Plant radish seeds directly into the soil, ½ inch deep and 1 inch apart; firm the soil and water gently. Make weekly spring sowings as early as 4 to 6 weeks before the last expected frost. Choose a sunny location and as they grow, thin seedlings so there is a two-inch space between the plants.
A mild flavored Japanese mustard is a delicious addition to any salad, stir-fry, soup or pasta dish. A relative to the turnip, Mizuna needs only 3 to 5 hours of sunlight per day. Begin sowing seeds in moist soil, 2 weeks before the last frost and continue to plant every 2 weeks. Tender, young leaves can be harvested as soon as 20 days.
6. Green Onions
Green onions are a quick-growing plant that can be cut back to their base throughout the season. They are ready for harvest once their green shoots reach 6 inches.
7. Baby Kale
3 to 4 weeks
Sow seeds directly into the garden in early spring. When harvesting kale as a baby green, sow the seeds thickly, making for a prolific harvest from a small square footage. Excellent varieties to grow as baby kale include Red Ruffled, Bolshoi, Dwarf Siberian, and White Russian.
8. Baby Bok Choy
3 to 4 weeks
Plant bok choy seeds or seedlings outside as early as 2-3 weeks before your last average spring frost and as late as a few weeks before your first average frost in the fall. “Plant about 60-100 seeds per square foot in the garden. When the plants are 4’’ or 5’’ tall, harvest the leaves by giving the patch a haircut with scissors, cutting about an inch above the bases of the leaves. Plants will continue to grow more leaves, allowing for at least a couple more harvests. Replant bok choy every 4-6 weeks for a continuous supply.”
4 to 5 weeks
With edible bits above and below the soil, red beet cultivars produce nutritious greens that are ready to be picked about a month after sowing. Beet leaves can be eaten raw or cooked, but only snip off a leaf or two from each plant so as not to impede root production. When beet shoulders begin to protrude from the soil, after another month, it’s time to pull the plant from the ground.
4 to 5 weeks
Unlike other seedlings, spinach can grow in partial shade and only needs 3 to 6 hours of dappled sun. It’s an easy vegetable to grow, perfect for beginning gardeners. Plant seeds in early spring and harvest baby leaves in 35 to 40 days.
5 to 6 weeks
Plant zucchini seeds in a sunny spot two to three weeks after the last frost and when the soil has reached 60°. Harvest zucchini when they are small and tender, about 4 to 6 inches in length. Zucchini flowers are also edible and are delicious stuffed, in salads, and served as a garnish.

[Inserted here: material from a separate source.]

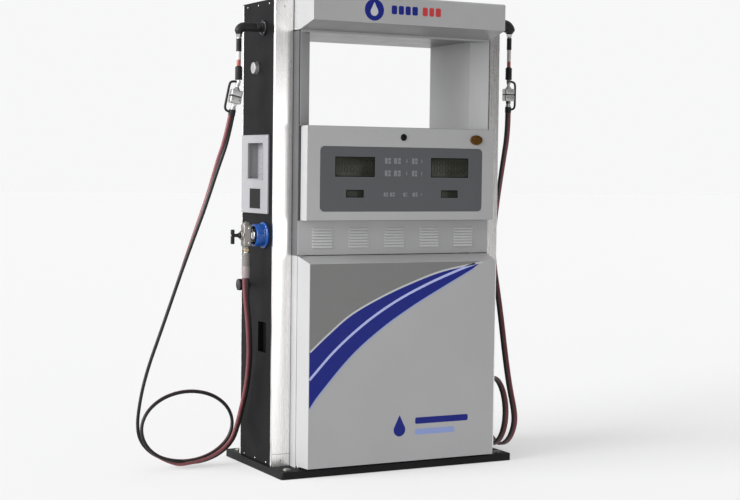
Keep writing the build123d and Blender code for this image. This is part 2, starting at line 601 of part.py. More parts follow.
drop = BREAKAWAY_L * math.cos(math.radians(LEAN))
side = BREAKAWAY_L * math.sin(math.radians(LEAN))
left_start = (whip_top_left[0] - side, whip_top_left[1], whip_top_left[2] - 200 - TILT_GAP - drop)
left_points = [
    left_start,
    (left_start[0] - 106 * math.sin(math.radians(LEAN)), -62, left_start[2] - 106 * math.cos(math.radians(LEAN))),
    (-783, -58, 1372),
    (-833, -48, 1204),
    (-882, -35, 1060),
    (-927, -10, 911),
    (-972, 30, 740),
    (-1012, 70, 586),
    (-1043, 106, 464),
    (-1066, 140, 330),
] + loop((-848, 165, 183), (1, 0, 0), (0, -48, 0), 228, 165) + [
    (-613, 64, 263),
    (-604, 32, 357),
    (-608, -8, 480),
    (-624, -42, 590),
    (-644, -68, 700),
    (NOZZLE_X, NOZZLE_Y, 790),
    (NOZZLE_X, NOZZLE_Y, BOOT_END),
]
turn = math.radians(78)
right_points = [
    (whip_top_right[0], whip_top_right[1], right_coupling_z - BREAKAWAY_L),
    (760, 30, 1530),
    (753, 58, 1385),
    (754, 98, 1225),
    (757, 137, 1060),
    (755, 133, 900),
    (752, 80, 740),
    (744, 30, 600),
    (730, -26, 460),
    (706, -108, 310),
] + loop((715, -20, 184), (math.cos(turn), math.sin(turn), 0), (-48 * math.sin(turn), 48 * math.cos(turn), 0),
         200, 165) + [
    (691, 197, 330),
    (684, 182, 470),
    (673, 142, 600),
    (663, 100, 700),
    (-NOZZLE_X, -NOZZLE_Y, 790),
    (-NOZZLE_X, -NOZZLE_Y, BOOT_END),
]


def hose(name, points):
    """A round tube along straight runs joined by the largest arcs they allow."""
    p = [Vector(*q) for q in points]
    radii = []
    for before, here, after in zip(p, p[1:], p[2:]):
        half = math.radians((here - before).get_angle(after - here)) / 2
        shorter = min((here - before).length, (after - here).length)
        radii.append(0.45 * shorter / math.tan(half))
    with BuildPart() as tube:
        with BuildLine() as path:
            FilletPolyline(*p, radius=radii)
        with BuildSketch(Plane(origin=path.line @ 0, z_dir=path.line % 0)):
            Circle(HOSE_D / 2)
        sweep(path=path.line)
    length = sum(edge.length for edge in path.line.edges())
    filled = tube.part.volume / (math.pi * HOSE_D**2 / 4 * length)
    print(name, "length", round(length), "volume ratio", round(filled, 4))
    print(name, "radii", [round(r) for r in radii])
    print(name, "lowest", round(tube.part.bounding_box().min.Z, 1))
    return tube


hose_left = hose("hose_left", left_points)
hose_right = hose("hose_right", right_points)

pieces = {
    "base_plate": base_plate,
    "inner_frame": inner_frame,
    "post_front_left": post_front_left,
    "post_front_right": post_front_right,
    "post_rear_left": post_rear_left,
    "post_rear_right": post_rear_right,
    "side_panel_left": side_panel_left,
    "side_panel_right": side_panel_right,
    "roof_panel": roof_panel,
    "header_front": header_front,
    "header_rear": header_rear,
    "window_surround": window_surround,
    "display_cover_front": display_cover_front,
    "display_cover_rear": display_cover_rear,
    "display_overlay_front": display_overlay_front,
    "display_overlay_rear": display_overlay_rear,
    "display_lcds_front": display_lcds_front,
    "display_lcds_rear": display_lcds_rear,
    "display_board_front": display_board_front,
    "display_board_rear": display_board_rear,
    "cover_latch_front": cover_latch_front,
    "cover_latch_rear": cover_latch_rear,
    "vent_panel_front": vent_panel_front,
    "vent_panel_rear": vent_panel_rear,
    "door_front": door_front,
    "door_rear": door_rear,
    "door_lock_front": door_lock_front,
    "door_lock_rear": door_lock_rear,
    "hinges_and_strikes": hinges_and_strikes,
    "inlet_manifold": inlet_manifold,
    "gas_filter": gas_filter,
    "solenoid_valves": solenoid_valves,
    "flow_meter_left": flow_meter_left,
    "flow_meter_right": flow_meter_right,
    "gas_pipework": gas_pipework,
    "computer_box": computer_box,
    "card_holder_left": card_holder_left,
    "card_holder_right": card_holder_right,
    "card_window_left": card_window_left,
    "card_window_right": card_window_right,
    "side_lock_left": side_lock_left,
    "side_lock_right": side_lock_right,
    "shutoff_knob_left": shutoff_knob_left,
    "shutoff_knob_right": shutoff_knob_right,
    "nozzle_cup_left": nozzle_cup_left,
    "nozzle_cup_right": nozzle_cup_right,
    "nozzle_left": nozzle_left,
    "nozzle_right": nozzle_right,
    "nozzle_lever_left": nozzle_lever_left,
    "nozzle_lever_right": nozzle_lever_right,
    "hose_boot_left": hose_boot_left,
    "hose_boot_right": hose_boot_right,
    "outlet_elbow_left": outlet_elbow_left,
    "outlet_elbow_right": outlet_elbow_right,
    "hose_whip_left": hose_whip_left,
    "hose_whip_right": hose_whip_right,
    "breakaway_left": breakaway_left,
    "breakaway_right": breakaway_right,
    "hose_left": hose_left,
    "hose_right": hose_right,
}
for name, piece in pieces.items():
    piece.part.label = name
    export_step(piece.part, f"parts/{name}.step")
print(len(pieces), "pieces")
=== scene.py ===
"""Double-sided gas dispenser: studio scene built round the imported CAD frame. Metres, Z up."""

import math

import bmesh
import bpy
from mathutils import Matrix, Vector


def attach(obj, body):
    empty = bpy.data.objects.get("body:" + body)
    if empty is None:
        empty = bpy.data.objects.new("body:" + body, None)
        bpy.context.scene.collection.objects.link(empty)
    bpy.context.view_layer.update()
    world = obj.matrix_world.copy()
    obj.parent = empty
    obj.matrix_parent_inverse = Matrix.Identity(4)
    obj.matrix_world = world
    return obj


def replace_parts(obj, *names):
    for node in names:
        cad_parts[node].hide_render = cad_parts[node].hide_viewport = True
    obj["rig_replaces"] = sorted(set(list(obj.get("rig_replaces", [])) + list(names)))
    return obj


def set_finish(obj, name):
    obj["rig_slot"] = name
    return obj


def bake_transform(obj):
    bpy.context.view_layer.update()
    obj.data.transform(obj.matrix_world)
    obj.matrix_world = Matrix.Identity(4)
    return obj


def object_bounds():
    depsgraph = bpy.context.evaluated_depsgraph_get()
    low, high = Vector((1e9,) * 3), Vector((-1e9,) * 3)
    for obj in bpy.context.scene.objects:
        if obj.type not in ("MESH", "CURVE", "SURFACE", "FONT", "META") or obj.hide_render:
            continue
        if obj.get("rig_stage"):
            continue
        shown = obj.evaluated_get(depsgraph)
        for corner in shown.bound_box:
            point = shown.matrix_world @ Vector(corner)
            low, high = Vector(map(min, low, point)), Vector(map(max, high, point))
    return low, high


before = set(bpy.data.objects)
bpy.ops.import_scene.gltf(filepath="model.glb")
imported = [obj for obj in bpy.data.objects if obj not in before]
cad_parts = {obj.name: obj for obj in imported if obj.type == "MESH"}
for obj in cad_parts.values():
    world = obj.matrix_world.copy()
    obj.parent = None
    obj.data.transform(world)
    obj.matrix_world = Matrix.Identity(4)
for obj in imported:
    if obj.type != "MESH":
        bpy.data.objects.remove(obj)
cad_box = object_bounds()
scene = bpy.context.scene
HALF_TURN = Matrix.Rotation(math.pi, 4, "Z")
UP, DOWN = (0, 0, 1), (0, 0, -1)

# ---- camera, floor and light ----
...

Turnips have been grown for over 3,000 years and quickly mature in a spring or fall garden. Turnips thrive in cool temperatures and are best planted two to three weeks before the final frost of the season. Sow the seeds directly into the ground as they don’t transplant well. Once seedlings are 4 inches high, thin to 6 inches between plants. Small spring turnips will be ready for harvest in four to six weeks, or you can harvest the tender baby greens in just two or three weeks.
13. Bush Beans
Beans grow on two types of plants: bush and pole. Bush beans are usually self-supporting and mature more quickly than vining pole beans. Plant seeds two to three weeks after the final frost of the season. With a little time, sun, and water, you can begin harvesting beans in as little as 6 weeks to 2 months.
14. Cherry Tomatoes
Choose a sunny location for your cherry tomatoes that receives about 8 hours of sun per day. You can start seeds indoors in late winter, or plant seedlings directly into the garden and begin harvesting delicious fruit in about two months.